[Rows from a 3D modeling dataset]
▽
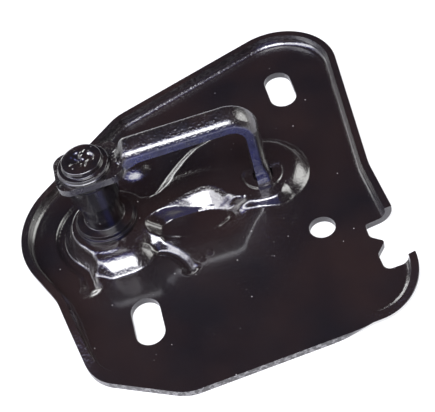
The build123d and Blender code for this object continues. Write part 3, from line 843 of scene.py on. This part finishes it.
# %% Paint: pin
pin_paint, tree, shader, place = start_paint("pin_paint")
shader.inputs["Coat IOR"].default_value = 1.8
shader.inputs["Specular IOR Level"].default_value = 0.25
to_axis = (-PIN_AT[0] * MM, -PIN_AT[1] * MM, 0.0)
centred = node(tree, "ShaderNodeMapping", inputs={"Vector": place, "Location": to_axis})
flattened = {0: centred, 1: (1.0, 1.0, 0.0)}
around = node(tree, "ShaderNodeVectorMath", {"operation": "MULTIPLY"}, flattened)
reach = node(tree, "ShaderNodeVectorMath", {"operation": "LENGTH"}, {0: around}, "Value")
level = part_of(tree, centred, "Z")
marks = ((reach + level) * 5200.0).math("SINE") * 0.5 + 0.5
tint = noise_at(tree, place, 120.0, 3.0).above(0.40, 0.70)
colour = blend_colours(tree, tint, COLD_BLACK, WARM_BLACK)
colour = blend_colours(tree, dust_mask(tree, place), colour, DUST)
# Painted reflection: the neck's faces that turn to the front get a blue streak, standing for the
# cool light mirrored there.
towards_front = {0: node(tree, "ShaderNodeTexCoord", output="Normal"), 1: (0.26, -0.96, 0.0)}
turned = node(tree, "ShaderNodeVectorMath", {"operation": "DOT_PRODUCT"}, towards_front, "Value")
below_head = 1 - level.above(0.0345, 0.0355)
painted_blue_reflection = turned.above(0.975, 1.0) * below_head * 0.4
put(tree, shader.inputs["Base Color"], blend_colours(tree, painted_blue_reflection, colour, REFLECTION_BLUE))
put(tree, shader.inputs["Coat Weight"], 1 - below_head * 0.7)
put(tree, shader.inputs["Roughness"], noise_at(tree, place, 240.0, 3.0) * 0.16 + 0.14)
height = marks * 0.004 + noise_at(tree, place, 1900.0, 1.0) * 0.03
inputs = {"Height": height, "Distance": 0.001, "Strength": 1.0}
put(tree, shader.inputs["Normal"], node(tree, "ShaderNodeBump", inputs=inputs))
pin_piece.data.materials.append(pin_paint)
print("pin paint:", len(tree.nodes), "nodes")

# %% [markdown]
# The forged bar has the coarsest skin of the three: scale left small pits under the paint.
# Its front side is painted a little bluer than the crowned top. This is a painted blue sheen that
# stands for the cool light reflected there. The colour is mixed by the piece's own surface
# direction, which is fixed to the steel and not to the camera.

# %% Paint: bar
bar_paint, tree, shader, place = start_paint("bar_paint")
# Painted sheen: faces turned to the front are mixed towards blue, standing for the cool light they
# reflect.
facing_front = part_of(tree, node(tree, "ShaderNodeTexCoord", output="Normal"), "Y")
beyond_eye = part_of(tree, place, "X").above(-0.060, -0.056)
painted_sheen_side = (1 - facing_front.above(-0.97, -0.80)) * (beyond_eye * 0.8 + 0.2)
tint = noise_at(tree, place, 110.0, 3.0).above(0.35, 0.70)
painted_sheen = blend_colours(tree, tint, SHEEN_BLUE_DARK, SHEEN_BLUE_PALE)
top = blend_colours(tree, tint, COLD_BLACK, WARM_BLACK)
colour = blend_colours(tree, painted_sheen_side, top, painted_sheen)
colour = blend_colours(tree, dust_mask(tree, place), colour, DUST)
put(tree, shader.inputs["Base Color"], colour)
put(tree, shader.inputs["Roughness"], noise_at(tree, place, 200.0, 3.0) * 0.2 + 0.18)
put(tree, shader.inputs["Normal"], grainy_normal(tree, place, 0.30, 0.20))
bar_piece.data.materials.append(bar_paint)
print("bar paint:", len(tree.nodes), "nodes")
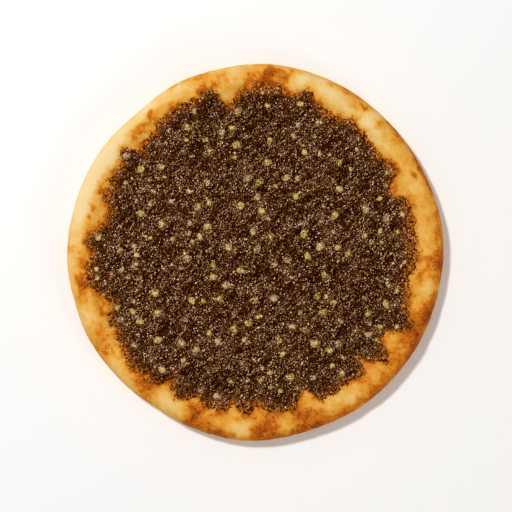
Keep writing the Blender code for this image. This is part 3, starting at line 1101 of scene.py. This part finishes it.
def sesame_look():
    look = Look("sesame", roughness=0.55, specular=0.15)
    speckle = look.varied(look.noise(0.6 * MM, 4.0), look.noise(1.8 * MM, 2.0), 0.4)
    tone = look.varied(look.varied(speckle, look.attribute("tone"), 0.25), speckle, 2.4)
    # Paler towards each seed's top and darker down its flanks: painted shade, partly the paste's
    # oil on the flanks.
    tone = look.varied(tone, look.attribute("crown_shade"), 0.46)
    yellow = (
        (0.20, (64, 34, 2)),
        (0.45, (131, 94, 25)),
        (0.65, (178, 145, 67)),
        (0.90, (226, 196, 122)),
    )
    tan = (
        (0.20, (64, 34, 12)),
        (0.45, (125, 89, 54)),
        (0.65, (170, 135, 94)),
        (0.90, (216, 185, 144)),
    )
    hue = look.varied(look.attribute("hue"), look.noise(2.5 * MM, 2.0), 1.0)
    blend = look.ramp(hue, ((0.40, (0, 0, 0)), (1.00, (255, 255, 255))))
    look.set_colour(look.mix(blend, look.ramp(tone, yellow), look.ramp(tone, tan)))
    look.set_bump(look.noise(0.5 * MM, 3.0), strength=0.5, distance=0.15 * MM)
    return look.material


def floor_look():
    look = Look("floor", roughness=0.9, specular=0.1)
    tone = look.noise(300 * MM, 1.0)
    look.set_colour(look.ramp(tone, ((0, (247, 246, 244)), (1, (250, 249, 248)))))
    return look.material


# ---------------------------------------------------------------- stage


def make_floor():
    bpy.ops.mesh.primitive_plane_add(size=FLOOR_SIZE)
    floor = bpy.context.object
    floor.name = "floor"
    floor.location.z = -FLOOR_DROP
    floor.data.materials.append(floor_look())


def make_camera():
    data = bpy.data.cameras.new("camera")
    data.lens = CAMERA_LENS_MM
    data.sensor_width = SENSOR_MM
    camera = bpy.data.objects.new("camera", data)
    bpy.context.scene.collection.objects.link(camera)
    width = PICTURE_PIXELS * PIXEL
    height = width * CAMERA_LENS_MM / SENSOR_MM + WIDEST_HEIGHT
    camera.location = (SHIFT[0], SHIFT[1] - PIXELS_BELOW_CENTRE * PIXEL, height)
    bpy.context.scene.camera = camera


def add_light(name, place, size, power, colour=(1, 1, 1)):
    """Square light that faces the middle of the bread."""
    data = bpy.data.lights.new(name, "AREA")
    data.size = size
    data.energy = power
    data.color = colour
    light = bpy.data.objects.new(name, data)
    light.location = place
    inward = -light.location.normalized()
    light.rotation_euler = inward.to_track_quat("-Z", "Y").to_euler()
    bpy.context.scene.collection.objects.link(light)


def make_light():
    add_light("key", place=(-0.56, 0.56, 1.22), size=0.16, power=13.8)
    add_light("fill", place=(0.83, -0.83, 0.50), size=0.5, power=3.2, colour=(1, 0.92, 0.8))
    world = bpy.data.worlds.new("studio")
    world.use_nodes = True
    background = world.node_tree.nodes["Background"]
    background.inputs["Color"].default_value = (1, 1, 1, 1)
    background.inputs["Strength"].default_value = SKY_STRENGTH
    bpy.context.scene.world = world
    bpy.context.scene.view_settings.view_transform = "Standard"


make_floor()
make_camera()
make_light()
make_bread(crust_look())
make_paste(paste_look())
make_sesame(sesame_look())
make_herbs()
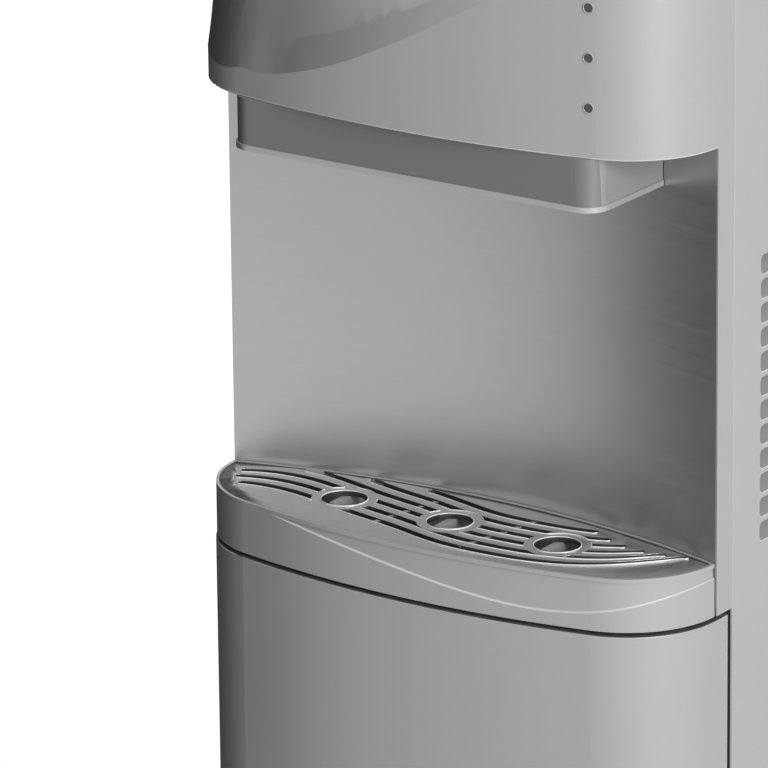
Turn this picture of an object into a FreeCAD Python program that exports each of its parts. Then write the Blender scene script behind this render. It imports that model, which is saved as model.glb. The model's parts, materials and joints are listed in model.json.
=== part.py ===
import FreeCAD, Part
import math
import os

# Bottom load water cooler, as separate pieces. Millimetres, +Z up, -Y is the front, +X the user's right.
# The origin is on the floor, under the middle of the whole machine.

# ---------------------------------------------------------------- overall sizes
WIDTH = 310.0            # across the side panels
DEPTH = 360.0            # front of the door to the rear stand-offs
HEIGHT = 1040.0          # floor to the top cover
HALF = WIDTH / 2
FRONT = -DEPTH / 2
REAR = DEPTH / 2

# ---------------------------------------------------------------- heights; the door takes what is left
FOOT_HEIGHT = 14.0
BASE_TOP = 42.0          # top of the base pan, the floor of the bottle bay
DOOR_LIFT = 3.0          # gap between the base pan and the door
SEAM_GAP = 2.5           # dark seam between the door and the drip tray's band
FASCIA_HEIGHT = 29.5     # front band of the drip tray
ALCOVE_HEIGHT = 226.0    # drip tray rim to the lower edge of the head
SPOUT_DROP = 25.5        # how far the spout housing hangs below the head
HEAD_HEIGHT = 200.0      # from the alcove to the top cover
COVER_HEIGHT = 22.0      # top cover

# ---------------------------------------------------------------- plan shape, a bow with round corners
DOOR_SAG = 65.5          # how far the bow stands in front of the corner line
DOOR_CORNER = 55.0
HEAD_SAG = 62.5
HEAD_CORNER = 52.0
TRAY_SETBACK = 0.6       # the tray band lies this far inside the door's surface
STRIP = 16.5             # plastic strip between the corner line and the side panel
REAR_GAP = 30.0          # room behind the rear panel, for the condenser

# ---------------------------------------------------------------- thicknesses and clearances
MOULDED = 2.4            # moulded plastic shells
SHEET = 1.0              # folded steel panels
LINER = 1.5
FLANGE = 12.0            # folded edges of the panels
DECK_THICK = 4.0
FIT_GAP = 0.4            # between pieces that only lie near each other
SEAM_GROOVE = 0.4        # fine line where two skins meet
SLIDE_GAP = 0.5          # between pieces that slide past each other
PIN_CLEARANCE = 0.06     # radial, pins in their bushes and holes
LIP_ROUND = 1.0          # rounded lower edge of the head

# ---------------------------------------------------------------- water channels, left to right
CHANNELS = {"hot": -1, "room": 0, "cold": 1}
CHANNEL_PITCH = 68.4     # between neighbouring spouts, cup rings and buttons
SPOUT_BEHIND = 19.0      # spouts and cup rings in front of the corner line

# ---------------------------------------------------------------- places that follow
HEAD_Z1 = HEIGHT - COVER_HEIGHT
HEAD_Z0 = HEAD_Z1 - HEAD_HEIGHT
SPOUT_Z0 = HEAD_Z0 - SPOUT_DROP
TRAY_TOP = HEAD_Z0 - ALCOVE_HEIGHT
FASCIA_Z0 = TRAY_TOP - FASCIA_HEIGHT
DECK_Z0 = FASCIA_Z0
DECK_Z1 = DECK_Z0 + DECK_THICK
DOOR_Z0 = BASE_TOP + DOOR_LIFT
DOOR_Z1 = FASCIA_Z0 - SEAM_GAP
CORNER_Y = FRONT + DOOR_SAG
SEAM_Y = CORNER_Y + STRIP
PANEL_REAR = REAR - REAR_GAP
CHANNEL_Y = CORNER_Y - SPOUT_BEHIND
VALVE_Z0 = HEAD_Z0 + MOULDED

# ---------------------------------------------------------------- the alcove's curved steel wall
WALL_SAG = 24.0          # how deep it is hollowed
WALL_SHEET = 0.8
WALL_HALF = HALF - FIT_GAP
WALL_RADIUS = (WALL_HALF ** 2 + WALL_SAG ** 2) / (2 * WALL_SAG)
WALL_CENTRE_Y = CORNER_Y + WALL_SAG - WALL_RADIUS

# ---------------------------------------------------------------- the scooped hollow in the head
SWOOSH_LOW = 14.4        # its lower edge above the head's lower edge, at the left
SWOOSH_RISE = 112.0      # how much higher that edge ends
SWOOSH_START = 43.0 - HALF    # where it starts to rise
SWOOSH_RUN = WIDTH - 5.0
SCOOP_DEPTH = 15.0
SCOOP_DEEPEST = 0.6      # share of the hollow's height where it is deepest
SCOOP_SIDE = 0.25        # share of the depth left at the side planes
SCOOP_TOP_LOSS = 0.45    # share of the depth lost again at the top
SCOOP_COLUMNS = 17
SCOOP_ROWS = (-0.08, 0.0, 0.1, 0.25, 0.42, 0.6, 0.8, 1.04)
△
Written task:
Count every line of the records that holds "finishes". State the number, nothing else.

The result:
2